Your objective: Please repeat all of the listing exactly.

= = =

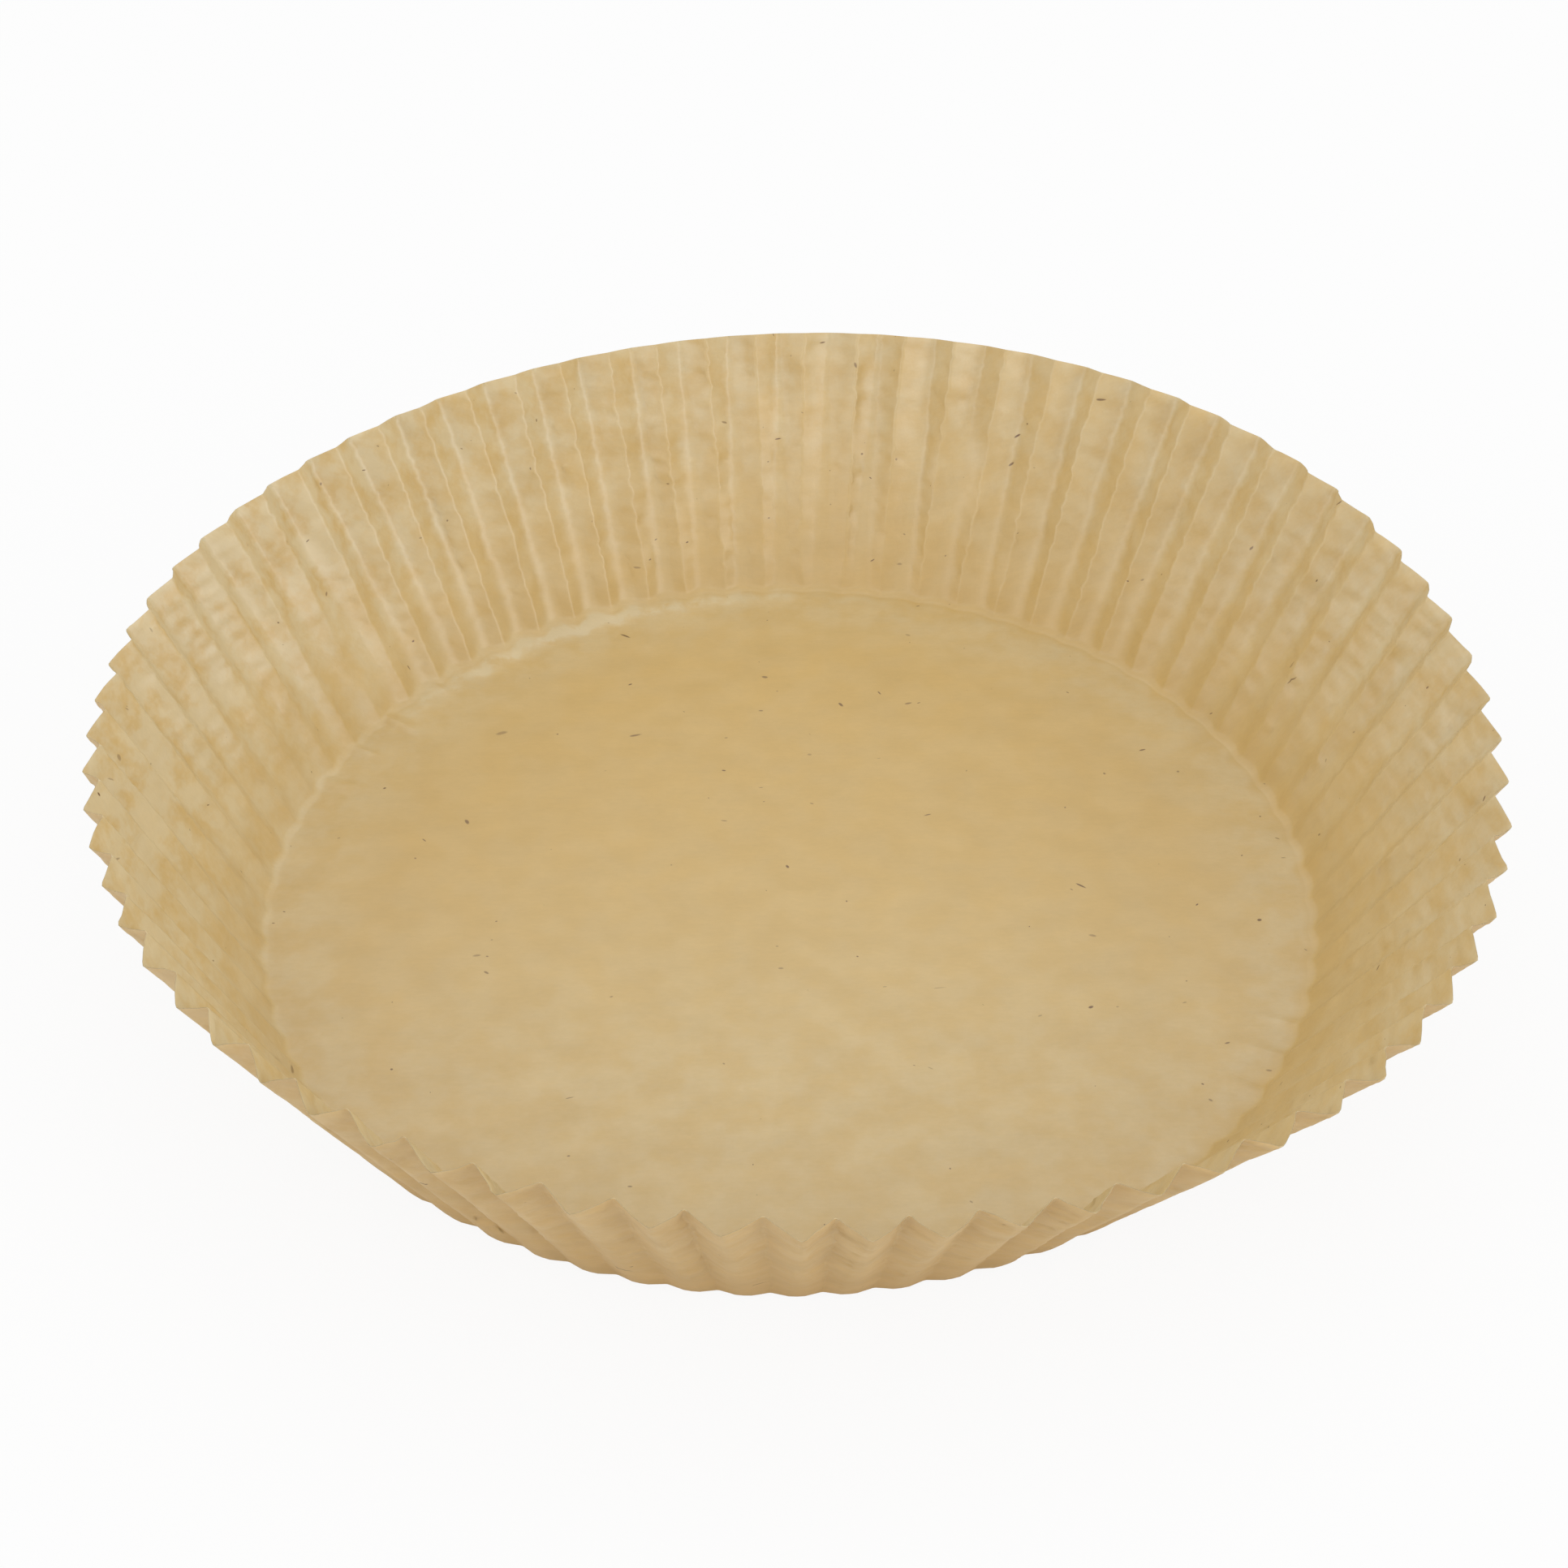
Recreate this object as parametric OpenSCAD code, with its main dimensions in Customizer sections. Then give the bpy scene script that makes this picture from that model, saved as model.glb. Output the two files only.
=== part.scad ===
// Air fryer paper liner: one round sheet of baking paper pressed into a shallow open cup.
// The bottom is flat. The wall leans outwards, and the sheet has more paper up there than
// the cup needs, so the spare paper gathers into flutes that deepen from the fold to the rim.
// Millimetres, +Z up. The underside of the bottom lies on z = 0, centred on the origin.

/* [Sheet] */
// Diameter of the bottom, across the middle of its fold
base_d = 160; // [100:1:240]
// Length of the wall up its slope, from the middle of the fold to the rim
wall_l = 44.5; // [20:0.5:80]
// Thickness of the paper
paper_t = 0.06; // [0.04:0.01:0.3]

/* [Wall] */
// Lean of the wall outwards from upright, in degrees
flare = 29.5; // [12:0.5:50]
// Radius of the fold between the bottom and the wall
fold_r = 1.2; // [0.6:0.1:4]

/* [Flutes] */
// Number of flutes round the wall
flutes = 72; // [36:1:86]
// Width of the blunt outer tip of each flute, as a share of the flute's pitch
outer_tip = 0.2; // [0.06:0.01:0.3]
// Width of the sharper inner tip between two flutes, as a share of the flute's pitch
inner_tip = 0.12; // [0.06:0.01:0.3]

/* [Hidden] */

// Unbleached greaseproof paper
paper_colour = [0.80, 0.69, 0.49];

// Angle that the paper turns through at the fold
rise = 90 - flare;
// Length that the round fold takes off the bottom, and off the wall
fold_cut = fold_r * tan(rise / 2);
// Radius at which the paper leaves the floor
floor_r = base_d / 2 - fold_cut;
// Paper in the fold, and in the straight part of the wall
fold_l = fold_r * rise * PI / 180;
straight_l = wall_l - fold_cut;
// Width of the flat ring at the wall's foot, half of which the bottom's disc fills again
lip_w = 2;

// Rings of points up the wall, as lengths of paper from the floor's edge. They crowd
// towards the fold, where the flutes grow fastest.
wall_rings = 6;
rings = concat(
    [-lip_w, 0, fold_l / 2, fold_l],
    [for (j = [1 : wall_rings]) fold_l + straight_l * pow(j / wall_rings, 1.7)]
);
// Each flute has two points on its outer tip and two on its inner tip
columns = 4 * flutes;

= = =

Written answer:
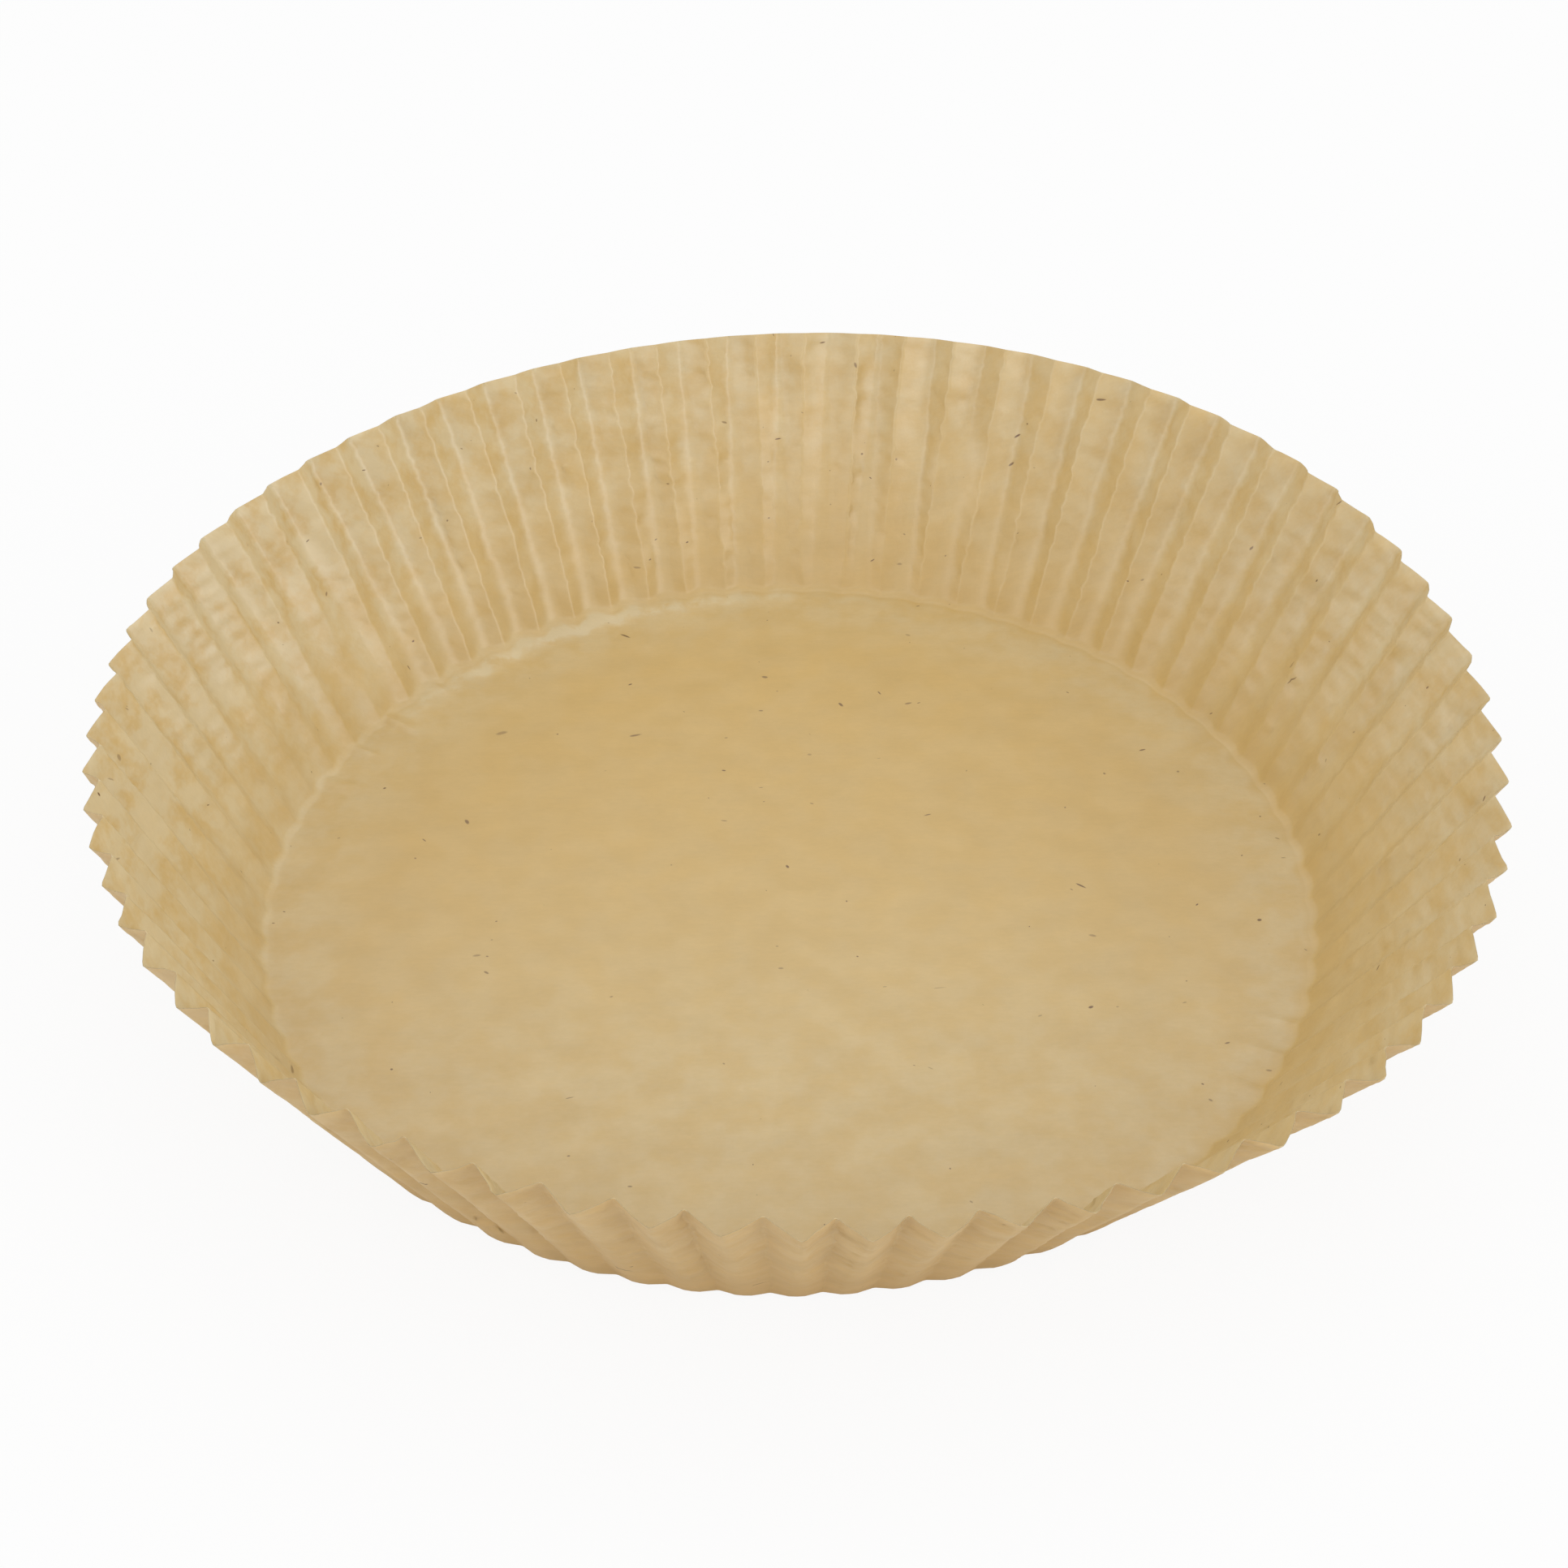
Recreate this object as parametric OpenSCAD code, with its main dimensions in Customizer sections. Then give the bpy scene script that makes this picture from that model, saved as model.glb. Output the two files only.
=== part.scad ===
// Air fryer paper liner: one round sheet of baking paper pressed into a shallow open cup.
// The bottom is flat. The wall leans outwards, and the sheet has more paper up there than
// the cup needs, so the spare paper gathers into flutes that deepen from the fold to the rim.
// Millimetres, +Z up. The underside of the bottom lies on z = 0, centred on the origin.

/* [Sheet] */
// Diameter of the bottom, across the middle of its fold
base_d = 160; // [100:1:240]
// Length of the wall up its slope, from the middle of the fold to the rim
wall_l = 44.5; // [20:0.5:80]
// Thickness of the paper
paper_t = 0.06; // [0.04:0.01:0.3]

/* [Wall] */
// Lean of the wall outwards from upright, in degrees
flare = 29.5; // [12:0.5:50]
// Radius of the fold between the bottom and the wall
fold_r = 1.2; // [0.6:0.1:4]

/* [Flutes] */
// Number of flutes round the wall
flutes = 72; // [36:1:86]
// Width of the blunt outer tip of each flute, as a share of the flute's pitch
outer_tip = 0.2; // [0.06:0.01:0.3]
// Width of the sharper inner tip between two flutes, as a share of the flute's pitch
inner_tip = 0.12; // [0.06:0.01:0.3]

/* [Hidden] */

// Unbleached greaseproof paper
paper_colour = [0.80, 0.69, 0.49];

// Angle that the paper turns through at the fold
rise = 90 - flare;
// Length that the round fold takes off the bottom, and off the wall
fold_cut = fold_r * tan(rise / 2);
// Radius at which the paper leaves the floor
floor_r = base_d / 2 - fold_cut;
// Paper in the fold, and in the straight part of the wall
fold_l = fold_r * rise * PI / 180;
straight_l = wall_l - fold_cut;
// Width of the flat ring at the wall's foot, half of which the bottom's disc fills again
lip_w = 2;

// Rings of points up the wall, as lengths of paper from the floor's edge. They crowd
// towards the fold, where the flutes grow fastest.
wall_rings = 6;
rings = concat(
    [-lip_w, 0, fold_l / 2, fold_l],
    [for (j = [1 : wall_rings]) fold_l + straight_l * pow(j / wall_rings, 1.7)]
);
// Each flute has two points on its outer tip and two on its inner tip
columns = 4 * flutes;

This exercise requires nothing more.